___ Given data

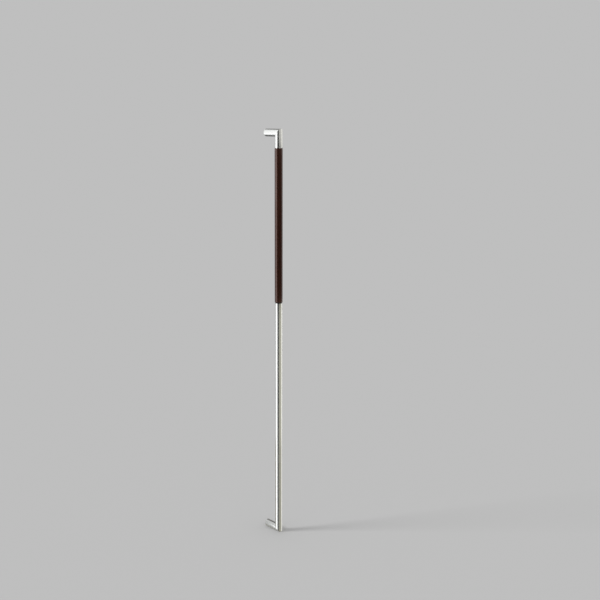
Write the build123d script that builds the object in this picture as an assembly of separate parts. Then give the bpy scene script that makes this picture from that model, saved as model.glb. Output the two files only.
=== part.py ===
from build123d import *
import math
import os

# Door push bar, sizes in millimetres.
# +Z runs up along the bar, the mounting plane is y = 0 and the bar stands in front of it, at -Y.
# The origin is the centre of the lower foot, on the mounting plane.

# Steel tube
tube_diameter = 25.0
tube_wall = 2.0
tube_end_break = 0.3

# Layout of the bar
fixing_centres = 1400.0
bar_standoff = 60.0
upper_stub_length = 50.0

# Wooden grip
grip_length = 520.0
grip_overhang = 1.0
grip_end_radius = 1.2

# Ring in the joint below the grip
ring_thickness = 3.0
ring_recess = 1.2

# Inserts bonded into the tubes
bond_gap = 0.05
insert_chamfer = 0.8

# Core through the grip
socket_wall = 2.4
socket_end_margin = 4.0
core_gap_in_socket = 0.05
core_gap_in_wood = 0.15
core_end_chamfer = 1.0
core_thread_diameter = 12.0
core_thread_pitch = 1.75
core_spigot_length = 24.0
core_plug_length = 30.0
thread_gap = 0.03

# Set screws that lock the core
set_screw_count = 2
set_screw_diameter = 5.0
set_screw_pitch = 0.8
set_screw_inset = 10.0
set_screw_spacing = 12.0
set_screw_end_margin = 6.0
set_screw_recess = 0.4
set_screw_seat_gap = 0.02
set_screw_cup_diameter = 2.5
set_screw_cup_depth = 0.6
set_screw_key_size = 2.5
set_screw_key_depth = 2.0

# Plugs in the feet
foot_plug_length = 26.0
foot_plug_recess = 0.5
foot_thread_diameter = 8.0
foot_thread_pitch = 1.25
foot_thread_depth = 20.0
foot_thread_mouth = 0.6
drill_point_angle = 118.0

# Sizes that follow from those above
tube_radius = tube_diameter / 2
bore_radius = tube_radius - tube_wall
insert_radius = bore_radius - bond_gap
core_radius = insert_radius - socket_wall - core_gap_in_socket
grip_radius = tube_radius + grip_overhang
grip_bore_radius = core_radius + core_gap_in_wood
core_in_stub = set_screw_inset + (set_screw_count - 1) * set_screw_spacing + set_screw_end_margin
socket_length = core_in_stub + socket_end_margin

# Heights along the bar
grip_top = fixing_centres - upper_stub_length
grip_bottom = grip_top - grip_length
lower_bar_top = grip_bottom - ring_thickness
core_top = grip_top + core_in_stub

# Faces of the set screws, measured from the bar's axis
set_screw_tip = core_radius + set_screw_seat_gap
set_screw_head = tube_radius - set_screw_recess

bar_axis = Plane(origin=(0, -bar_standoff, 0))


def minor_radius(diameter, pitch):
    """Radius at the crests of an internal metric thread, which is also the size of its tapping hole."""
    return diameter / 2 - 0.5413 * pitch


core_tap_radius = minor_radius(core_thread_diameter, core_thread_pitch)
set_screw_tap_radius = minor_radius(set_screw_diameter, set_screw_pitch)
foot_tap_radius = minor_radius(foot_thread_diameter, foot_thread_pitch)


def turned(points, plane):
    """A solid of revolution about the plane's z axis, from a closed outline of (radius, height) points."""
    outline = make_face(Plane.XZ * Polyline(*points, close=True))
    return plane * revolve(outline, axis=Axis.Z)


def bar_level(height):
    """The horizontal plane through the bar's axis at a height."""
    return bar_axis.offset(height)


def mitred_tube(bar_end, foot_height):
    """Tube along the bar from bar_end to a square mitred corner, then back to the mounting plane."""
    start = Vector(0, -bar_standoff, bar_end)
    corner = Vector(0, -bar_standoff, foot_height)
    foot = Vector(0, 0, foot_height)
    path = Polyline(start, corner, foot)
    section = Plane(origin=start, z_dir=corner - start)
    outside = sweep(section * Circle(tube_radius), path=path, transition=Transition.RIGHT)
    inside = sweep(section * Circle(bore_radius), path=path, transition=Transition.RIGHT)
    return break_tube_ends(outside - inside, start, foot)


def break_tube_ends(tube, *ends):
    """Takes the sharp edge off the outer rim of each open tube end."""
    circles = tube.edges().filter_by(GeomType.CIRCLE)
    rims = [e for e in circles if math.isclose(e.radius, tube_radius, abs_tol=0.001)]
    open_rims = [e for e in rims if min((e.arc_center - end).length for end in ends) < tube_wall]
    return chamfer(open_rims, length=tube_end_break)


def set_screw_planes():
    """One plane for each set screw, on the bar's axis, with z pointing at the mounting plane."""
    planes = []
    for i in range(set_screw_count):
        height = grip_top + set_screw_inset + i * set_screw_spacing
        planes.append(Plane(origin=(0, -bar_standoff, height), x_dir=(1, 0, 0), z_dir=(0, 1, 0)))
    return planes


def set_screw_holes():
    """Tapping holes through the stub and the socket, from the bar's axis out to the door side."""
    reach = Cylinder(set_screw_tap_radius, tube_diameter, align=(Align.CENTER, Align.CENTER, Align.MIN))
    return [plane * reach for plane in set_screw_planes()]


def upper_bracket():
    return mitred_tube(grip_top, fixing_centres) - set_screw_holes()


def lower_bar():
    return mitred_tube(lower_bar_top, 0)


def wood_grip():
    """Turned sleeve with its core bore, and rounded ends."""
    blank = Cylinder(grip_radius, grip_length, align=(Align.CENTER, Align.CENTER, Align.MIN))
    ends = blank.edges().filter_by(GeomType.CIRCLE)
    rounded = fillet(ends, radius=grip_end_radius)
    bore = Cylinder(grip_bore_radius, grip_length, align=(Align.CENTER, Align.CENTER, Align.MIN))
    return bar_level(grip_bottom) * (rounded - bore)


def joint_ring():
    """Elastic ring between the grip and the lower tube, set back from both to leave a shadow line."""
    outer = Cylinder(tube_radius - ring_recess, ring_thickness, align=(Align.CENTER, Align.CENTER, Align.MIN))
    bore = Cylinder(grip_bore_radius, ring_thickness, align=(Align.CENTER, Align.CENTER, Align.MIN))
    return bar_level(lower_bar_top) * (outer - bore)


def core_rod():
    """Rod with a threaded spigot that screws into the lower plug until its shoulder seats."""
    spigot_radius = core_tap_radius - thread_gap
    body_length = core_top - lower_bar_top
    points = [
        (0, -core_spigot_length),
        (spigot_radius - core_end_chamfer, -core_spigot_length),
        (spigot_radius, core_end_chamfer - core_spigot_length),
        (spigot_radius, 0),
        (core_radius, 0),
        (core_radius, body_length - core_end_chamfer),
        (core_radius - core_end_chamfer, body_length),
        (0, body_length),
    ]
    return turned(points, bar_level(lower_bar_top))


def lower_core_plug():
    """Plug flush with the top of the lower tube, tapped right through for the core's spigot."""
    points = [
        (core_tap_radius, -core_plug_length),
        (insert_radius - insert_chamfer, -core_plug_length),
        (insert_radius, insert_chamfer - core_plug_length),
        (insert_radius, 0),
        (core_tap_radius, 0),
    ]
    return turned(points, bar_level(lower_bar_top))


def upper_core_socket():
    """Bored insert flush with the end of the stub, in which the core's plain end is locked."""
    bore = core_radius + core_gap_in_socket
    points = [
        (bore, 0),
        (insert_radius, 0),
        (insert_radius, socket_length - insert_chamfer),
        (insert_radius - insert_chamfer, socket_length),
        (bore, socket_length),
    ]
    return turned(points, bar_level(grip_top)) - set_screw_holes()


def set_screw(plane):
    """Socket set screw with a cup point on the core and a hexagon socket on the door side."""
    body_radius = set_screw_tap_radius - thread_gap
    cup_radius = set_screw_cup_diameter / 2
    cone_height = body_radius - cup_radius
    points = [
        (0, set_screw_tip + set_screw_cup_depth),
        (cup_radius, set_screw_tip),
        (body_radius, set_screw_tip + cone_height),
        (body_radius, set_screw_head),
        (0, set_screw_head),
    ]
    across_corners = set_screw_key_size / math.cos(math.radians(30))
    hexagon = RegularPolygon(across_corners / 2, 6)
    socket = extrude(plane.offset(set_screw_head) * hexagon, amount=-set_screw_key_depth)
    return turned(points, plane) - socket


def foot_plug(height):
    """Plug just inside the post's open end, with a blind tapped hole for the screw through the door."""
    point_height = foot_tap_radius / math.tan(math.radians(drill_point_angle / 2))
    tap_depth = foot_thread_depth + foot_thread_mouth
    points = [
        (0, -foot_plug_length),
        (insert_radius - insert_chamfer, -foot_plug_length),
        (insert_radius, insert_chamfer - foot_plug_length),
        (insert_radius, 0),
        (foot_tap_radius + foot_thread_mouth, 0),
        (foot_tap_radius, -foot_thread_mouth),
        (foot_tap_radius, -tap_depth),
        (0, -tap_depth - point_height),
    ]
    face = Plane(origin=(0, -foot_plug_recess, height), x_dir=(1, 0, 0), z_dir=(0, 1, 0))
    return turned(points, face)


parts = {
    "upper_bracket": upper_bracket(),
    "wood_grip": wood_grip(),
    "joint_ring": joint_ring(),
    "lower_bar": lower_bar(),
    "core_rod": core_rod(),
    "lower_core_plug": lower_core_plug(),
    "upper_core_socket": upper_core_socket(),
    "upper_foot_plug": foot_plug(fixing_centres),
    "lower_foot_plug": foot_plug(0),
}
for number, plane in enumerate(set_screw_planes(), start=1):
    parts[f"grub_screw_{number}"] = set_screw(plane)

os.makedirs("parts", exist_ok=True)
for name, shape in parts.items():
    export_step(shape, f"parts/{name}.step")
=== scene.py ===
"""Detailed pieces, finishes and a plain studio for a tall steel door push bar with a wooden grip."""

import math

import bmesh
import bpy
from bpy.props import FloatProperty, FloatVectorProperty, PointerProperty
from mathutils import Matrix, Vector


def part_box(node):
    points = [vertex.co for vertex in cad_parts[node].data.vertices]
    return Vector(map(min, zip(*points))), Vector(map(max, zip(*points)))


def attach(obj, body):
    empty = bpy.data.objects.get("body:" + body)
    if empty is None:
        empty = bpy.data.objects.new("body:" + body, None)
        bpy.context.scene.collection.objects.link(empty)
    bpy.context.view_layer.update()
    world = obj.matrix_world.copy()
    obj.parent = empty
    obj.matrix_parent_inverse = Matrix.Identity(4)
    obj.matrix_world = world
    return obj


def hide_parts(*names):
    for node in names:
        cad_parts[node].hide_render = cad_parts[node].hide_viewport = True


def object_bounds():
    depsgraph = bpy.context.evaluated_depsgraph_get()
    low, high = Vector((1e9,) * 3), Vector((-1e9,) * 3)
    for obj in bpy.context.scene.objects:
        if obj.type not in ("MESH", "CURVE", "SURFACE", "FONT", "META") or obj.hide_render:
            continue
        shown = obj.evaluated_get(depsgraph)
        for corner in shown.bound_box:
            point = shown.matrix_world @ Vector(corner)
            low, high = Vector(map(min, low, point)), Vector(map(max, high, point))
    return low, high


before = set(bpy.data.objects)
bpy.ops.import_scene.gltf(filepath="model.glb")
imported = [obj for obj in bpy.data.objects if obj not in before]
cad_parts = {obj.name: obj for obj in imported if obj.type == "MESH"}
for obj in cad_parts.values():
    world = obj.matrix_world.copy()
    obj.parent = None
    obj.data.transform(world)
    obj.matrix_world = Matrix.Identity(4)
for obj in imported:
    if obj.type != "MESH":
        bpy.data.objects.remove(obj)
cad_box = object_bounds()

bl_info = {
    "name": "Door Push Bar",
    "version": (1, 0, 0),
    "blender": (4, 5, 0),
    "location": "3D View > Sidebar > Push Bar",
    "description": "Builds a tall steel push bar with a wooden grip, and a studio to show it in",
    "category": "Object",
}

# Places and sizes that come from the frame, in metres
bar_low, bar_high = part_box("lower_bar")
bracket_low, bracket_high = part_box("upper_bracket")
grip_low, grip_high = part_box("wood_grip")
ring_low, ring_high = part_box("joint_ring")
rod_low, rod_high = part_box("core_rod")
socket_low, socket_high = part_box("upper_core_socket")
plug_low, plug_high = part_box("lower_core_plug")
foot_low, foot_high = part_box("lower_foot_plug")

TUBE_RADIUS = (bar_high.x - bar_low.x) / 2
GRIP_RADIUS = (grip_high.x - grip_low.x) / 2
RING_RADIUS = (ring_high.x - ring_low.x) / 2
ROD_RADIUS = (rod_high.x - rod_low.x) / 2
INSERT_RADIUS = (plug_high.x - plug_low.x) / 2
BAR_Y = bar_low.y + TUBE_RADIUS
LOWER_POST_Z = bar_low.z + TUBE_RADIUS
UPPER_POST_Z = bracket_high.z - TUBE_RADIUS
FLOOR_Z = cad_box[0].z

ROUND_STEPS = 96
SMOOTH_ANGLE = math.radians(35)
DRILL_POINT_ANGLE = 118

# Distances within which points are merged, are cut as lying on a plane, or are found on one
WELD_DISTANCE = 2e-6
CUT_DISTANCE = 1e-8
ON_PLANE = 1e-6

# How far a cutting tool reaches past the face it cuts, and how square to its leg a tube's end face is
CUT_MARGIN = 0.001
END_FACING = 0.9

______

▶ _Stated problem_: Repeat the span of lines that opens with the line holding "for number, plane" and closes with the line holding "zip(*points))), Vector(map(max, zip(*points)))", exactly as it stands.

▶ _Solution_:
for number, plane in enumerate(set_screw_planes(), start=1):
    parts[f"grub_screw_{number}"] = set_screw(plane)

os.makedirs("parts", exist_ok=True)
for name, shape in parts.items():
    export_step(shape, f"parts/{name}.step")
=== scene.py ===
"""Detailed pieces, finishes and a plain studio for a tall steel door push bar with a wooden grip."""

import math

import bmesh
import bpy
from bpy.props import FloatProperty, FloatVectorProperty, PointerProperty
from mathutils import Matrix, Vector


def part_box(node):
    points = [vertex.co for vertex in cad_parts[node].data.vertices]
    return Vector(map(min, zip(*points))), Vector(map(max, zip(*points)))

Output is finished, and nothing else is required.